#### MATERIAL:
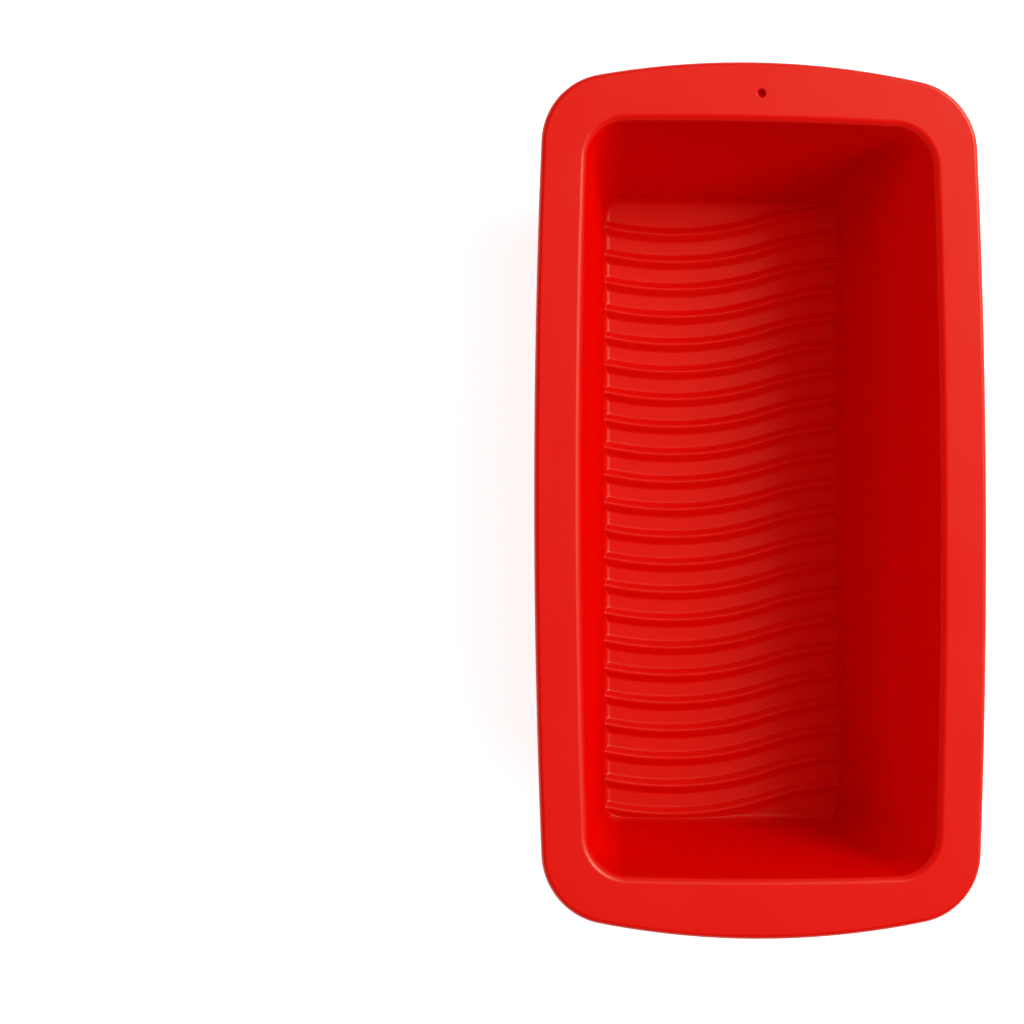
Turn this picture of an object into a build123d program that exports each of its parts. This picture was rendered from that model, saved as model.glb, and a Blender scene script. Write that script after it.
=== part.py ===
# Silicone loaf pan: one moulding with a broad flat rim, drafted walls and raised wavy ridges on its floor.
# The origin is the centre of the base, on the surface that the pan stands on. +X is across the pan, +Y is
# along it towards the end with the pin hole, and +Z is up. Every length is in millimetres.
from build123d import *
import os
from math import asin, atan, cos, degrees, hypot, radians, sin

os.makedirs("parts", exist_ok=True)

# Overall size, over the rim
length = 270.0
width = 142.0
height = 65.0

# Rim: a flat flange whose long edges and ends bow outwards
rim_thickness = 3.0
rim_side_radius = 2640.0
rim_end_radius = 264.0
rim_corner_radius = 22.0
rim_edge_chamfer = 0.8

# Mouth: how far inside the rim's edge the inner walls would meet its top, if they met there sharply
rim_side_width = 14.2
rim_end_width = 18.2
mouth_side_radius = 2940.0
mouth_end_radius = 1430.0
mouth_corner_radius = 12.5
mouth_round = 2.5

# Floor of the cavity: how far its walls lean out from their foot to the mouth, and its corners
side_run = 19.2
end_run = 18.3
floor_corner_radius = 5.4
floor_round = 2.0

# Silicone thickness, and the rounded edges of the outside
wall_thickness = 2.2
floor_thickness = 2.2
base_round = 3.6
under_rim_chamfer = 1.2

# Ridges: each crosses the floor as a dip and then a rise, two arcs that are tangent where they meet
ridge_count = 22
ridge_pitch = 8.8
ridge_width = 4.5
ridge_height = 1.4
ridge_crest_radius = 1.0
crest_flats = 3
dip_radius = 105.0
dip_from_centre = 17.0
rise_radius = 95.0
turn_from_centre = 15.0

# Pin hole: a small blind hole in the rim at the middle of one end
pin_hole_diameter = 2.5
pin_hole_depth = 2.2
pin_hole_from_end = 9.75
pin_hole_chamfer = 0.3

# How far the ends of a ridge are sunk in the walls and its root in the floor, and how far it runs untrimmed
ridge_seat = 1.0
ridge_root = 1.1
overrun = 1.2

# Heights of the bands at the foot and head of each wall that have one even draft, so that their edges round
# cleanly, and the parts that each corner's arc is divided in between these bands, which keeps it light
foot_band = 3.0
mouth_band = 3.0
base_band = 4.0
collar_band = 4.0
corner_parts = 4

mouth_length = length - 2 * rim_end_width
mouth_width = width - 2 * rim_side_width
floor_length = mouth_length - 2 * end_run
floor_width = mouth_width - 2 * side_run
cavity_depth = height - floor_thickness
side_slope = side_run / cavity_depth
end_slope = end_run / cavity_depth
side_gap = wall_thickness * hypot(1, side_slope)
end_gap = wall_thickness * hypot(1, end_slope)
band_draft = degrees(atan((side_slope + end_slope) / 2))


def bowed_outline(across, along, side_radius, end_radius, corner_radius):
    """A rectangle with rounded corners, whose four sides are shallow arcs"""
    side_centre = side_radius - across / 2
    end_centre = end_radius - along / 2
    outline = Pos(-side_centre, 0) * Circle(side_radius)
    outline &= Pos(side_centre, 0) * Circle(side_radius)
    outline &= Pos(0, -end_centre) * Circle(end_radius)
    outline &= Pos(0, end_centre) * Circle(end_radius)
    return fillet(outline.vertices(), corner_radius)


def divided(outline):
    """The same outline, with its four corner arcs divided in equal parts"""
    edges = outline.edges().sort_by(SortBy.LENGTH)
    parts = edges[4:]
    for corner in edges[:4]:
        parts += [corner.trim(n / corner_parts, (n + 1) / corner_parts) for n in range(corner_parts)]
    return Face(Wire(parts))


def band(outline, z, rise):
    """A low solid on an outline, or under it where the rise is negative, that widens evenly upwards"""
    upright = extrude(Pos(0, 0, z) * outline, rise)
    return draft(upright.faces().filter_by(Plane.XY, reverse=True), Plane.XY.offset(z), -band_draft)


def drafted(low, low_z, low_band, high, high_z, high_band):
    """The solid whose walls join two outlines at two heights, straight-ruled between a band at each end"""
    foot = band(low, low_z, low_band)
    head = band(high, high_z, -high_band)
    ends = [divided(foot.faces().sort_by(Axis.Z)[-1]), divided(head.faces().sort_by(Axis.Z)[0])]
    return foot + loft(ends, ruled=True) + head


def shell():
    """The outside of the bowl, solid, with its base edge rounded"""
    base_width = floor_width + 2 * (side_gap - floor_thickness * side_slope)
    base_length = floor_length + 2 * (end_gap - floor_thickness * end_slope)
    base = RectangleRounded(base_width, base_length, floor_corner_radius + side_gap)
    top = bowed_outline(
        mouth_width + 2 * side_gap,
        mouth_length + 2 * end_gap,
        mouth_side_radius + side_gap,
        mouth_end_radius + end_gap,
        mouth_corner_radius + side_gap,
    )
    bowl = drafted(base, 0, base_band, top, height, rim_thickness + collar_band)
    return fillet(bowl.faces().sort_by(Axis.Z)[0].edges(), base_round)


def rim():
    """The flange, with its outer edge chamfered above and below"""
    outline = bowed_outline(width, length, rim_side_radius, rim_end_radius, rim_corner_radius)
    flange = extrude(Pos(0, 0, height - rim_thickness) * outline, rim_thickness)
    ends = flange.faces().sort_by(Axis.Z)
    return chamfer(ends[0].edges() + ends[-1].edges(), rim_edge_chamfer)


def ridge_path():
    """The line of one ridge along the floor, from left to right, with the bottom of its dip at y = 0"""
    reach = floor_width / 2 + overrun
    dip_centre = Vector(-dip_from_centre, dip_radius, floor_thickness)
    before = degrees(asin((reach - dip_from_centre) / dip_radius))
    turn = degrees(asin((turn_from_centre + dip_from_centre) / dip_radius))
    dip = CenterArc(dip_centre, dip_radius, -90 - before, before + turn)
    to_turn = Vector(sin(radians(turn)), -cos(radians(turn)))
    rise_centre = dip_centre + to_turn * (dip_radius + rise_radius)
    after = degrees(asin((reach - rise_centre.X) / rise_radius))
    rise = CenterArc(rise_centre, rise_radius, 90 + turn, -turn - after)
    return Wire([dip.edge(), rise.edge()])


def ridge_section(plane):
    """The section of a ridge: a crest of short flats between two flanks, on a root sunk in the floor"""
    half = ridge_width / 2
    crest_z = ridge_height - ridge_crest_radius
    slope = degrees(asin(ridge_crest_radius / hypot(half, crest_z)) + atan(crest_z / half))
    with BuildSketch(plane) as section:
        with BuildLine():
            crest = CenterArc((0, crest_z), ridge_crest_radius, 90 - slope, 2 * slope, mode=Mode.PRIVATE)
            points = [crest @ (n / crest_flats) for n in range(crest_flats + 1)]
            foot = [(-half, 0), (-half, -ridge_root), (half, -ridge_root), (half, 0)]
            Polyline(*points, *foot, close=True)
        make_face()
    return section.sketch


def ridges():
    """All the ridges, from the first rise to the last dip, with their ends trimmed just inside the walls"""
    path = ridge_path()
    rise_height = (path @ 1).Y
    start = Plane(origin=path @ 0, x_dir=Vector(0, 0, 1).cross(path % 0), z_dir=path % 0)
    ridge = sweep(ridge_section(start), path=path)
    first = ridge_pitch * (ridge_count - 1) / 2 - rise_height / 2
    seats = RectangleRounded(
        floor_width + 2 * ridge_seat, floor_length + 2 * ridge_seat, floor_corner_radius + ridge_seat
    )
    trim = extrude(seats, height)
    pieces = []
    for n in range(ridge_count):
        pieces += (Pos(0, first - n * ridge_pitch, 0) * ridge & trim).solids()
    return pieces


def cavity():
    """The space that the loaf fills, with the foot of its walls rounded"""
    mouth = bowed_outline(
        mouth_width, mouth_length, mouth_side_radius, mouth_end_radius, mouth_corner_radius
    )
    floor = RectangleRounded(floor_width, floor_length, floor_corner_radius)
    space = drafted(floor, floor_thickness, foot_band, mouth, height, mouth_band)
    return fillet(space.faces().sort_by(Axis.Z)[0].edges(), floor_round)


def pin_hole():
    """The blind hole's drill, which stands in the rim"""
    place = Pos(0, length / 2 - pin_hole_from_end, height - pin_hole_depth)
    return place * extrude(Circle(pin_hole_diameter / 2), pin_hole_depth)


def top_loop(body, near_y):
    """The edges of the loop in the rim's top face that lies nearest to a point along the pan"""
    top = body.faces().filter_by(Plane.XY).sort_by(Axis.Z)[-1]
    return top.inner_wires().sort_by(lambda w: abs(w.center().Y - near_y))[0].edges()


def loaf_pan():
    """The whole moulding"""
    body = shell() + rim()
    underside = body.faces().filter_by(Plane.XY).sort_by(
        lambda face: abs(face.center().Z - (height - rim_thickness))
    )[0]
    body = chamfer(underside.inner_wires()[0].edges(), under_rim_chamfer)
    body -= cavity()
    body = fillet(top_loop(body, 0), mouth_round)
    body -= pin_hole()
    body = chamfer(top_loop(body, length / 2), pin_hole_chamfer)
    return body + ridges()


export_step(loaf_pan(), "parts/loaf_pan.step")
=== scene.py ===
"""A red silicone loaf pan with wavy ridges on its floor, seen from above on a white ground."""
from math import asin, atan2, cos, hypot, pi, radians, sin, tan

import bmesh
import bpy
import numpy as np
from mathutils import Euler, Matrix, Vector


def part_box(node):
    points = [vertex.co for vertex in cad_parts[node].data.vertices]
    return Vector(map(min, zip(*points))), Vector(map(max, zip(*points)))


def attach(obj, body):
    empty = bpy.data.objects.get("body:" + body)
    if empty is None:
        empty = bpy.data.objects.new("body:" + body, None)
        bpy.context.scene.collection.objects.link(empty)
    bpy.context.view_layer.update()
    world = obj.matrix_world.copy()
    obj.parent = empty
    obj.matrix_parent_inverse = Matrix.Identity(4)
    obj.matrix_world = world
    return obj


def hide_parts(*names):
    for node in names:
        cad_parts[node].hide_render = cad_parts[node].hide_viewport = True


bl_info = {
    "name": "Silicone Loaf Pan",
    "version": (1, 0, 0),
    "blender": (4, 5, 0),
    "location": "3D View > Sidebar > Loaf Pan",
    "description": "Moulds a silicone loaf pan and sets the stage it is shown on",
    "category": "Add Mesh",
}

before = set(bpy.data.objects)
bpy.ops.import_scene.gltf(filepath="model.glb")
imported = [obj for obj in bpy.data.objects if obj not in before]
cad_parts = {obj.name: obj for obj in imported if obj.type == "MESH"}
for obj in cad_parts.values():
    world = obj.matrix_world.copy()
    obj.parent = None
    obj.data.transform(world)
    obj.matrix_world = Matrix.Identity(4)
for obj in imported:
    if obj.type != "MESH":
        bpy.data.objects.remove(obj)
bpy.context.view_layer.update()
pan_low, pan_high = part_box("loaf_pan")

PAN = "loaf_pan_silicone"
SILICONE = "silicone rubber, compression moulded"
WHITE = (1, 1, 1, 1)

# Where a straight edge is drawn by the same rule as a bowed one, it is an arc of this radius
STRAIGHT = 1000.0

# How finely the moulding is divided: the rings in a round of the bowl and in a round of the rim, the columns
# of the floor's grid in each margin and between the two, and its rows from one ridge to the next
BOWL_RINGS = 8
RIM_RINGS = 7
MARGIN_COLUMNS = 9
MIDDLE_COLUMNS = 40
RIDGE_ROWS = 26

# The floor's last row is at least this share of a row from the one before it, and over this length its rows
# turn from the ridges' line to straight
LAST_ROW = 0.6
ROWS_TURN = 0.014

# The pin hole's drill: its sides, the rings of its rounded tip, and the tip's radius as a share of the
# diameter
DRILL_SIDES = 48
TIP_RINGS = 6
TIP_ROUND = 0.15


def millimetres(name, description, value):
    """A length property, given in millimetres and kept in metres"""
    return bpy.props.FloatProperty(
        name=name, description=description, default=value / 1000, min=0, unit="LENGTH", precision=5
    )


def linear(code):
    """The scene-linear colour of an sRGB hex value"""
    levels = [int(code[n:n + 2], 16) / 255 for n in (0, 2, 4)]
    return tuple(c / 12.92 if c <= 0.04045 else ((c + 0.055) / 1.055) ** 2.4 for c in levels)


def colour(name, description, code):
    """A colour property, given as an sRGB hex value"""
    return bpy.props.FloatVectorProperty(
        name=name, description=description, default=linear(code), min=0, max=1, size=3, subtype="COLOR"
    )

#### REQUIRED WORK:
Count up the lines in the listing that hold the word "True", and give that number only.

#### OUTPUT BELOW:
5